Having recently moved, I've been targeted in a half dozen ads about anything and everything home goods, but one brand keeps rising to the top - of both feeds and word-of-mouth.

Quince is an up-and-coming household brand that positions itself as "luxury and quality for less," 💸💸💸💸 going as far as to directly compare their prices against popular brands like West Elm, Pottery Barn, and Williams-Sonoma (⚖️ there's a lawsuit about this, actually).

How do they do the same thing at the same quality, but for less? Their approach of "radical transparency" explains it just about everywhere on their website. They source the same materials from the same factories as the higher-priced brands, and then cut out the middleman by selling directly from their website to consumers.
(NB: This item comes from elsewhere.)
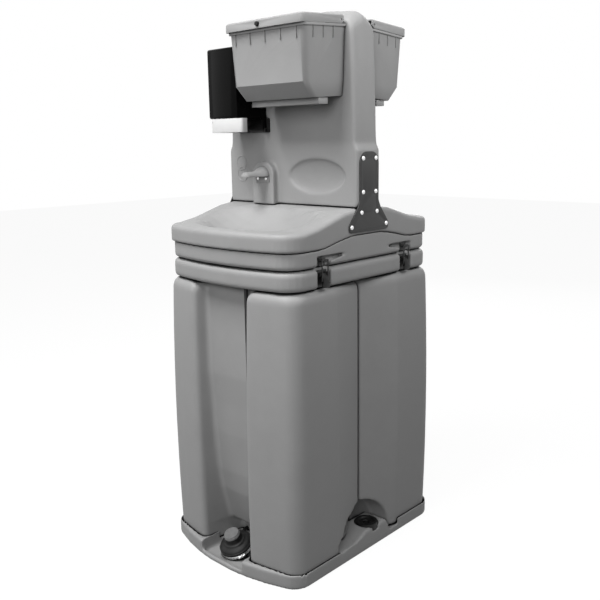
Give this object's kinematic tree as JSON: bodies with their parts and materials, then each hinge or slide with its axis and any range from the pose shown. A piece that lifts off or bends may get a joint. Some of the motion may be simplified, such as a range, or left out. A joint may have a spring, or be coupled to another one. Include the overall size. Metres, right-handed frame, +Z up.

Other examples of brands that have done a great job at positioning - try guessing these before you peek (some may be location dependent):

  • 🧠 Safe Cars = Volvo
  • 🧠 Customer Service Chicken = Chick-Fil-A
  • 🧠 Everyday products at a lower cost = Walmart
  • 🧠 Quick Oil Changes = Jiffy Lube
  • 🧠 Judge-free Gym = Planet Fitness
  • 🧠 Gas with Great Convenience Store = Sheetz
  • 🧠 Quick Burgers = McDonald's 
  • 🧠 Quality Groceries = Wegmans / Whole Foods 
  • 🧠 Streaming Service = Netflix 
  • 🧠 Best Dating App = Hinge 
  • 🧠 Social Media = Facebook

What made us all think of mostly the same brands? That's positioning. If I said "really high-quality burger," you likely wouldn't think of McDonald's, right?

“Positioning is not what you do to a product. Positioning is what you do to the mind of the prospect.” - Jack Trout 

Positioning can take multiple forms and varies depending on who you're targeting (Volvo positions both as safe and as luxurious, depending on who their target market is for the vehicle). Price-based is the route Quince

🏷️ Price-based positioning is the route Quince is taking, and while we often tell bakers not to compete on price, you can position on price depending on your targets. For example, we're not the most expensive cookie class instructors, so we could compete there if we wanted, without touching our margins at all. 

Quality and premium positioning you see with brands like ⌚ Rolex or Apple - brands you know won't be cheap, but that's almost why you want them in the first place.

Application / Use-case positioning is a brand that comes to mind when you need to solve a specific problem. Which app would you use for online meetings? Zoom, right? What do you reach for when your nose is running? Kleenex? And then there's the funny backstory to Vecro (a brand so positioned that it's replaced its product name - hook and loop - with its brand). 

Take the concept of positioning into your week and see which brands have rented your mental landscape. The positioning formula is this:

  • For [Target Audience], [Brand Name] is the [Category] that [Point of Differentiation] because [Reason to Believe].